- Given entries -
-- Begin --
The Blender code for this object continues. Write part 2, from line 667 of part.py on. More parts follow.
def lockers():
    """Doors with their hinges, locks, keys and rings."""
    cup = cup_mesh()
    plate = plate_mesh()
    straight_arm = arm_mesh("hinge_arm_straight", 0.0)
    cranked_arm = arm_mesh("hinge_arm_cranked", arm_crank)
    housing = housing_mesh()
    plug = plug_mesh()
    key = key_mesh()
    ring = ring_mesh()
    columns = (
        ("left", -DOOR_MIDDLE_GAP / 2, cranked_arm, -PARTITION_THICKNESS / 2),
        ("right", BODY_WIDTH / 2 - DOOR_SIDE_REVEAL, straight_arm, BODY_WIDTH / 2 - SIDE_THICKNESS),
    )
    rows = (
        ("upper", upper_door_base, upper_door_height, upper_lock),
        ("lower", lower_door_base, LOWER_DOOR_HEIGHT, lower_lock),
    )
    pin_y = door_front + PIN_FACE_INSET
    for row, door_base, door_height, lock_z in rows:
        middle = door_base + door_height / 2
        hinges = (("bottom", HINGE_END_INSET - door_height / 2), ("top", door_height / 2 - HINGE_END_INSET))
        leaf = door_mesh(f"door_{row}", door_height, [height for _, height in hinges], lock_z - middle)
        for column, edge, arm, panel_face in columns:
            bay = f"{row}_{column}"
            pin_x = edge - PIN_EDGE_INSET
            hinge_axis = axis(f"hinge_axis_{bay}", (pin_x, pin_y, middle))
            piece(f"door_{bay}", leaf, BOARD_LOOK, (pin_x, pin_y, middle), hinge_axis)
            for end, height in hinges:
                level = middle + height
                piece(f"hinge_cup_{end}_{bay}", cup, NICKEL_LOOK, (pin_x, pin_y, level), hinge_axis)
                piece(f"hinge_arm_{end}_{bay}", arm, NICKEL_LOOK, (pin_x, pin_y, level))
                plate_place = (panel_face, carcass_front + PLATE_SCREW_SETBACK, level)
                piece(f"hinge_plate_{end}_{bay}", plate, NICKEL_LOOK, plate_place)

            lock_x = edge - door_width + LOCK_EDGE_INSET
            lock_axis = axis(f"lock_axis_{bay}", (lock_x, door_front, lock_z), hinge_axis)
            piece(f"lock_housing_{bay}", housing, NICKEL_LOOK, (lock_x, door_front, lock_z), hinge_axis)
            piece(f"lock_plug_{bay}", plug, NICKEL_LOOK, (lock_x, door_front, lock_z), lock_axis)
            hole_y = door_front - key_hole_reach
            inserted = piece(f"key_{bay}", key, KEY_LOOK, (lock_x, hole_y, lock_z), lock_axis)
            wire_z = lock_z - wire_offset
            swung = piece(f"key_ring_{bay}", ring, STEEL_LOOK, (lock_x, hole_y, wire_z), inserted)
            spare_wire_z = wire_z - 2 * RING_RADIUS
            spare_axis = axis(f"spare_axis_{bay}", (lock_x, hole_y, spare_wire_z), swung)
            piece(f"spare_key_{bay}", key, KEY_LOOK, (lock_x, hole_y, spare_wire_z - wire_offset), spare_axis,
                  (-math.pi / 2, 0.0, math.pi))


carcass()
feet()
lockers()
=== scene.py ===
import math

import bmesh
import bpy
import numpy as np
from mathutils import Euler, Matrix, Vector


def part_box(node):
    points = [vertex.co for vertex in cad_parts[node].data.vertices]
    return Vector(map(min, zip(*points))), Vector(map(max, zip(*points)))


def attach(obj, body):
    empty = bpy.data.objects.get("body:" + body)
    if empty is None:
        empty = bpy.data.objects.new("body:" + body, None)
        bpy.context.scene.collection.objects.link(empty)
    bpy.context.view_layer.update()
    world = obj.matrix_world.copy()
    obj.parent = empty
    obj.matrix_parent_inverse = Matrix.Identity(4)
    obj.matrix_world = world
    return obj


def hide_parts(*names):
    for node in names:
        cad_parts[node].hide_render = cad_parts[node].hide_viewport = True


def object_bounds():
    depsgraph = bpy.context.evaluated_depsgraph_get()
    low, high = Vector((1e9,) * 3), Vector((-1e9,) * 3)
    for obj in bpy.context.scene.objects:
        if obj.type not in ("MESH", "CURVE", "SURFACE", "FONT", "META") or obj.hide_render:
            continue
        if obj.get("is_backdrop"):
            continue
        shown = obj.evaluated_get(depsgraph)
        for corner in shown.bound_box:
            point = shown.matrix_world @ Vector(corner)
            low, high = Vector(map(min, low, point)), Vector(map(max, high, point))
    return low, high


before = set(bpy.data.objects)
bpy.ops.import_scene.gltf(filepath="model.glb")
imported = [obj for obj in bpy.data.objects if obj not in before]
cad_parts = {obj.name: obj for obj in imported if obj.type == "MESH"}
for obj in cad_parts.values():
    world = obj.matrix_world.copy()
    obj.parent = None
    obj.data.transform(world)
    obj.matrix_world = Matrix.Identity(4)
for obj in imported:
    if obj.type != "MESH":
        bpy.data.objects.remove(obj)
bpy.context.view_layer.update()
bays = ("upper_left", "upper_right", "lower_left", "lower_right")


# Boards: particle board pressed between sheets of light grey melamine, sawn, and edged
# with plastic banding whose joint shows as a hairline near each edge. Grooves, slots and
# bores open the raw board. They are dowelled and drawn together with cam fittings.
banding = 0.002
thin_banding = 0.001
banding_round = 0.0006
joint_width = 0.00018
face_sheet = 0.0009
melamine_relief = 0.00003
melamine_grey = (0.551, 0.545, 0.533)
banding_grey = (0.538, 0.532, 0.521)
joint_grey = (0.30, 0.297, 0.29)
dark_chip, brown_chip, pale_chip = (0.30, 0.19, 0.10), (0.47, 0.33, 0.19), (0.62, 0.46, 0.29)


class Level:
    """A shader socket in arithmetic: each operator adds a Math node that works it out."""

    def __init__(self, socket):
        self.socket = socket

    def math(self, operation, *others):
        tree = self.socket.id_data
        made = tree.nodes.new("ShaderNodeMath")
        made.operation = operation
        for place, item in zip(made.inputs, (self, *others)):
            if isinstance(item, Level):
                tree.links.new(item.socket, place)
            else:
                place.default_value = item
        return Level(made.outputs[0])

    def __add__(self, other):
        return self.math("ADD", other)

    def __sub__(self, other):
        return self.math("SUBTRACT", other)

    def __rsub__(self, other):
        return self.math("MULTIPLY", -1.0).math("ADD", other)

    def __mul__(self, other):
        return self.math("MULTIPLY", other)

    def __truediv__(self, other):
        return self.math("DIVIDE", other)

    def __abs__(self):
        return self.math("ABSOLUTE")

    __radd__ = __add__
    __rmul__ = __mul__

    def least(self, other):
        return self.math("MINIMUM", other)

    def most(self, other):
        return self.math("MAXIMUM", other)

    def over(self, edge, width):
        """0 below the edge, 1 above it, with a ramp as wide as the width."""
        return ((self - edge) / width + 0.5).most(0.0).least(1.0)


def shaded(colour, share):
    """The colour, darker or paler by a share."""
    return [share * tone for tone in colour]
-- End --
-- Begin --
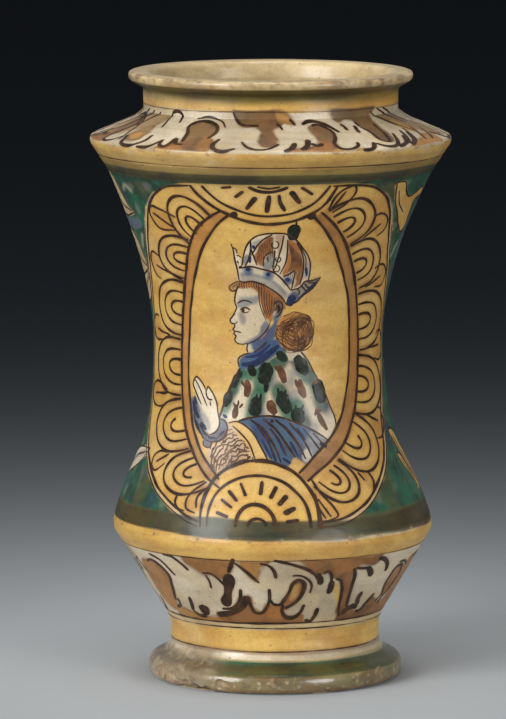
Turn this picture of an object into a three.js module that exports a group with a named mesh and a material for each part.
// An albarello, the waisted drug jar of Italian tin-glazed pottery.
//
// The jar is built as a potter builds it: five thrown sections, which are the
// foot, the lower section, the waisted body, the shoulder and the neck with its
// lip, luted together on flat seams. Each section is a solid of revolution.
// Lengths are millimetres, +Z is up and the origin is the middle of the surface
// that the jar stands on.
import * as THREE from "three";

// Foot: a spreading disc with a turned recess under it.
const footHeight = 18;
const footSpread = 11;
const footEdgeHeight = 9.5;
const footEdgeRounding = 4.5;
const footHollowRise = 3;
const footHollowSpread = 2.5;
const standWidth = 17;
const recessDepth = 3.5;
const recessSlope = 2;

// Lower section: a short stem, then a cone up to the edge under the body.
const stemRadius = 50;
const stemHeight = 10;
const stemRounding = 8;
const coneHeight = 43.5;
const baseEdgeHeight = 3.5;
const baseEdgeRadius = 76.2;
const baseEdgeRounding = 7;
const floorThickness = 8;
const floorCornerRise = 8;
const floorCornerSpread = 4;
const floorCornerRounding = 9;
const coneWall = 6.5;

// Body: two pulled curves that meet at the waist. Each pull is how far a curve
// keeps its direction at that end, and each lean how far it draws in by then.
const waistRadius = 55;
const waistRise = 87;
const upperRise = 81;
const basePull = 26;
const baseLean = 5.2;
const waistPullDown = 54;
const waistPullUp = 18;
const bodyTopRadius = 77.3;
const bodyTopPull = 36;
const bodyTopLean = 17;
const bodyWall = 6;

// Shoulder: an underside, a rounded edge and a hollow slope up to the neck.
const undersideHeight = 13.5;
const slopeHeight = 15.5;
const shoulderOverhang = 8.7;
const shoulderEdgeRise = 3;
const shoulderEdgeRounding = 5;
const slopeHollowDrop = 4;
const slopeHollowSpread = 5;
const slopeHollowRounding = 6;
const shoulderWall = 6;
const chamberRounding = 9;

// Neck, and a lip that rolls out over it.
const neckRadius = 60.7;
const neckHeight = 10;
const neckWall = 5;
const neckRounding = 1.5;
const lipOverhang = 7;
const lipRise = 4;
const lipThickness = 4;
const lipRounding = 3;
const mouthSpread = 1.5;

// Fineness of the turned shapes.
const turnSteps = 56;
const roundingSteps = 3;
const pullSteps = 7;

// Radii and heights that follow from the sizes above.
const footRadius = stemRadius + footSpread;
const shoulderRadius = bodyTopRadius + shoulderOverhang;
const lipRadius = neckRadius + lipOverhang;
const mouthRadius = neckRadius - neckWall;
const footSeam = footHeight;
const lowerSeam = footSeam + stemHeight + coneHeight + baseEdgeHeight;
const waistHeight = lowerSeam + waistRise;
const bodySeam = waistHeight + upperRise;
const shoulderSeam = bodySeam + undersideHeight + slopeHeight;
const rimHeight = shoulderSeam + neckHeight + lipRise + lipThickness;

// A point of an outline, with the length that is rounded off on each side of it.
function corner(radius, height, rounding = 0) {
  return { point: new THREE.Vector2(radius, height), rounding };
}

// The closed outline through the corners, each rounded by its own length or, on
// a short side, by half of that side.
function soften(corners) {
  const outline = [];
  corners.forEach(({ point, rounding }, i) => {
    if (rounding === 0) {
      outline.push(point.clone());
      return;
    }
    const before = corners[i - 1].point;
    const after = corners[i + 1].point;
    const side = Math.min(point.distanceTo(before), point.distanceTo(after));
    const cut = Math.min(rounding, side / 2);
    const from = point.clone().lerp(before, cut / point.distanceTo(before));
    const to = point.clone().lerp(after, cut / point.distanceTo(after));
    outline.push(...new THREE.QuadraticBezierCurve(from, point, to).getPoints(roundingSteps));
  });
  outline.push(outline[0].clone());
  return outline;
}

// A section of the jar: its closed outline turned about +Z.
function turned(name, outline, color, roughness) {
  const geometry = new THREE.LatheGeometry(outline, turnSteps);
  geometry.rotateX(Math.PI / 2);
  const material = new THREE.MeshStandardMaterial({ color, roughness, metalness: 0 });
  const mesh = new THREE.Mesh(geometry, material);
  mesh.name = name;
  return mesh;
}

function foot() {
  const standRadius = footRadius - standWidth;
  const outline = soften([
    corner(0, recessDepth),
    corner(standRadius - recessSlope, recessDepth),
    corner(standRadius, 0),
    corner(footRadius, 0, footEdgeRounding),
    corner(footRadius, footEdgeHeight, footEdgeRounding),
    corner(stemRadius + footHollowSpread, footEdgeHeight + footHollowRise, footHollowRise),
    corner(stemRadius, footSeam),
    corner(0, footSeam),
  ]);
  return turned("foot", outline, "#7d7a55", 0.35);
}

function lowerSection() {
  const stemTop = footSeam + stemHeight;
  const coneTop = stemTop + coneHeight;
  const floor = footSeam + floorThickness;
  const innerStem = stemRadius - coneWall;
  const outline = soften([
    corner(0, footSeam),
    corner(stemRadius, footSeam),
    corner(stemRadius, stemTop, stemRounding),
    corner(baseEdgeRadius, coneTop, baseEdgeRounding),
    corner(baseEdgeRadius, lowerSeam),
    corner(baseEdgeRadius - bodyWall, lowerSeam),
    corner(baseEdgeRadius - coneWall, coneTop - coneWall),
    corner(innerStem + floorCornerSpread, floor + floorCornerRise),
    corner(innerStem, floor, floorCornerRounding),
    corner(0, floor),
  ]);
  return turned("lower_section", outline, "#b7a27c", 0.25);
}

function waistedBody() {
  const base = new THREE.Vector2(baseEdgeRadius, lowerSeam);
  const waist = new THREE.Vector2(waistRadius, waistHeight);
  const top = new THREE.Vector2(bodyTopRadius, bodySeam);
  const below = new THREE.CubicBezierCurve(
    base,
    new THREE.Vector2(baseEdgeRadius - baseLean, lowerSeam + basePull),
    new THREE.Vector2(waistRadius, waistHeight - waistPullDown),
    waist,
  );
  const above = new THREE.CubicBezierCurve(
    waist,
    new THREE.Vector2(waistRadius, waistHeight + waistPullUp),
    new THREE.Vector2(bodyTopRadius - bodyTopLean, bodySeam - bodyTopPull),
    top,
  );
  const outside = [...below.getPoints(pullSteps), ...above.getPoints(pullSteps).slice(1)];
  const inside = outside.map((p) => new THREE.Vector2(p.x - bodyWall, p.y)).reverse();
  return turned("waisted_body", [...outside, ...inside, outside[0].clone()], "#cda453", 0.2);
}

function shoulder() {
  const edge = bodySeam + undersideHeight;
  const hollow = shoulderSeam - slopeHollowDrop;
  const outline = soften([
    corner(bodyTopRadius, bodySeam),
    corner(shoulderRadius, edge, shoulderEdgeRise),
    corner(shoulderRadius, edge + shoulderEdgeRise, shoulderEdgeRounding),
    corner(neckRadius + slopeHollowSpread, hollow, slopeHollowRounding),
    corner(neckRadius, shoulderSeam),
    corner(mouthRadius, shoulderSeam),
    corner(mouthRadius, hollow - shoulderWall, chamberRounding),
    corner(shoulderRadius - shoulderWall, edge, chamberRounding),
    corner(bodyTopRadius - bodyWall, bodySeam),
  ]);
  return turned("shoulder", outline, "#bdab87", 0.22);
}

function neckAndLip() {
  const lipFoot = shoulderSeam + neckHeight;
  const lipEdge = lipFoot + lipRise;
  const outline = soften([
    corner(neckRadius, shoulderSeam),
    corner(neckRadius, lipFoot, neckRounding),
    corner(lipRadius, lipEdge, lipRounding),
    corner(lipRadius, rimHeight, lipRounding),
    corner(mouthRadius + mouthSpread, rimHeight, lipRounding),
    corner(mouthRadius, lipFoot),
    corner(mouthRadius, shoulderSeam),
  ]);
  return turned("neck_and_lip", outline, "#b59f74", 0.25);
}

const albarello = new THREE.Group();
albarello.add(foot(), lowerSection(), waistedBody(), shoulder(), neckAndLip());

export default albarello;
-- End --
- Your task -
Each line from the one bearing "lock_x = edge" through the one bearing "depsgraph = bpy.context.evaluated_depsgraph_get()" is to be duplicated without change; all remaining lines are to be left out.

- Complete answer -
            lock_x = edge - door_width + LOCK_EDGE_INSET
            lock_axis = axis(f"lock_axis_{bay}", (lock_x, door_front, lock_z), hinge_axis)
            piece(f"lock_housing_{bay}", housing, NICKEL_LOOK, (lock_x, door_front, lock_z), hinge_axis)
            piece(f"lock_plug_{bay}", plug, NICKEL_LOOK, (lock_x, door_front, lock_z), lock_axis)
            hole_y = door_front - key_hole_reach
            inserted = piece(f"key_{bay}", key, KEY_LOOK, (lock_x, hole_y, lock_z), lock_axis)
            wire_z = lock_z - wire_offset
            swung = piece(f"key_ring_{bay}", ring, STEEL_LOOK, (lock_x, hole_y, wire_z), inserted)
            spare_wire_z = wire_z - 2 * RING_RADIUS
            spare_axis = axis(f"spare_axis_{bay}", (lock_x, hole_y, spare_wire_z), swung)
            piece(f"spare_key_{bay}", key, KEY_LOOK, (lock_x, hole_y, spare_wire_z - wire_offset), spare_axis,
                  (-math.pi / 2, 0.0, math.pi))


carcass()
feet()
lockers()
=== scene.py ===
import math

import bmesh
import bpy
import numpy as np
from mathutils import Euler, Matrix, Vector


def part_box(node):
    points = [vertex.co for vertex in cad_parts[node].data.vertices]
    return Vector(map(min, zip(*points))), Vector(map(max, zip(*points)))


def attach(obj, body):
    empty = bpy.data.objects.get("body:" + body)
    if empty is None:
        empty = bpy.data.objects.new("body:" + body, None)
        bpy.context.scene.collection.objects.link(empty)
    bpy.context.view_layer.update()
    world = obj.matrix_world.copy()
    obj.parent = empty
    obj.matrix_parent_inverse = Matrix.Identity(4)
    obj.matrix_world = world
    return obj


def hide_parts(*names):
    for node in names:
        cad_parts[node].hide_render = cad_parts[node].hide_viewport = True


def object_bounds():
    depsgraph = bpy.context.evaluated_depsgraph_get()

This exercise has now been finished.